私の戯言はともかく、まず担当したのが「きみの朝」が大ヒットした岸田敏志さんへのインタビュー。幅広い作風なのにあまりそれを押し出してこない端正な魅力というのでしょうか。クセが強いところもあるんだけど、それが適度で強すぎない。しかもこの方は俳優さんでもある。当時もニューミュージックの流れに合流するようなかたちで、桃井かおりさんや水谷豊さんのようにアーティスト活動をする俳優さんがいましたが、岸田さんはその逆。まずフォークシンガーとしてデビューして、それから俳優としてドラマに出てブレイク。後の福山雅治さんのパターンと言えばわかりやすいかも。このあたりの話はご本人も何度もいろんなところでお話していることだと思うので、普通ならあまり突っ込んで聞かないようなことをディープに詳しく質問してみました。

それから、東芝エキスプレス・レーベルの新田和長プロデューサーへのインタビューを、馬飼野元宏さんと2人がかりでじっくり。ユーミン、オフコース、アリス、尾崎亜美、ダウン・タウン・ブギウギ・バンド、ハイ・ファイ・セット、りりィ、浅川マキ、ジローズ、寺尾聰、稲垣潤一……新田さんが直接手掛けたチューリップ、甲斐バンド、サティスティック・ミカ・バンド、はしだのりひことクライマックス……質の高いサウンドと商業的な成功を見事に両立させてニューミュージックで中心的な役割を果たしていたレーベルということがこの顔ぶれを見ているだけでよくわかります。所属アーティストは個性豊かだけど、そこにはやはり東芝エキスプレスのカラーというものがあって、今で言うフェスのようなイベントを開くことも多かった。例えば1973年の『ラブ・ジェネレーション・ライブ・コンサート』。日本武道館にアリスもチューリップもオフコースも集まったすごいイベントで、しかもみなさんブレイク前という。当時観に行った人は相当の慧眼でしょう。このレーベルのポリシーがいかに先進的なものであったか。時間の許す限りお話を伺いました。

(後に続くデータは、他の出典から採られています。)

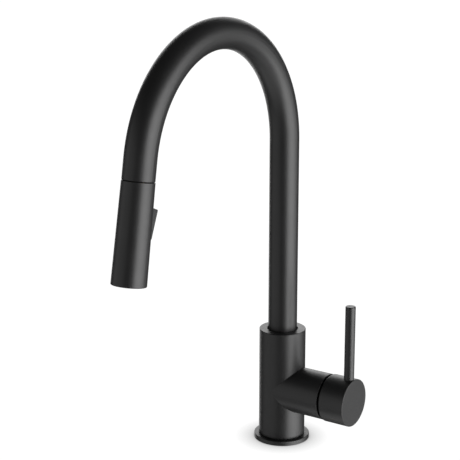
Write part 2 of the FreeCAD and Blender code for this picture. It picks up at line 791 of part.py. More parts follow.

それからプロデューサーとミュージシャンについてのコラム。重要人物やグループの名前を少しでも漏らさずように盛り込みつつ、60年代から70年代、80年代へいろんな流れが合流しつつJ-POPになっていきますよ、という内容。まさに「戦後ニッポンのロック・ポップス史の実況中継」の成果を披露するチャンス。個人的に突き詰めていきたい日本のポップス・ヒストリーの概論です。

で、ご褒美というわけではないけれど、馬飼野さんと好きに選んでよろしいということで趣味全開で書かせてもらったのが「隠れた名曲・名盤」コーナー。もちろんですがこれはほんの一部です。70年代後半に絞ってアルバム9枚、シングル4枚を厳選しました。先日43年目にして初CD化のブルーベリー・ジャムはここに登場。未CD化、あるいはCDが廃盤で、レコード屋さんに行くしかないという盤も半分近くあります。

それから自分の担当記事じゃないんですが、ジョン・レノンの訃報についての記事があります。事件当時、ファンクラブの会長も務めておられた松本常男さんがインタビューで当時の心境を語っていますので、ビートルズファンはこれ必読です。それにしても、目次の隣にある名言コーナーで新田さんのすぐ下がスタン・ハンセン、アントニオ猪木。これはちょっとすごい並び。いろんな人が出てくるから面白いのが雑誌です。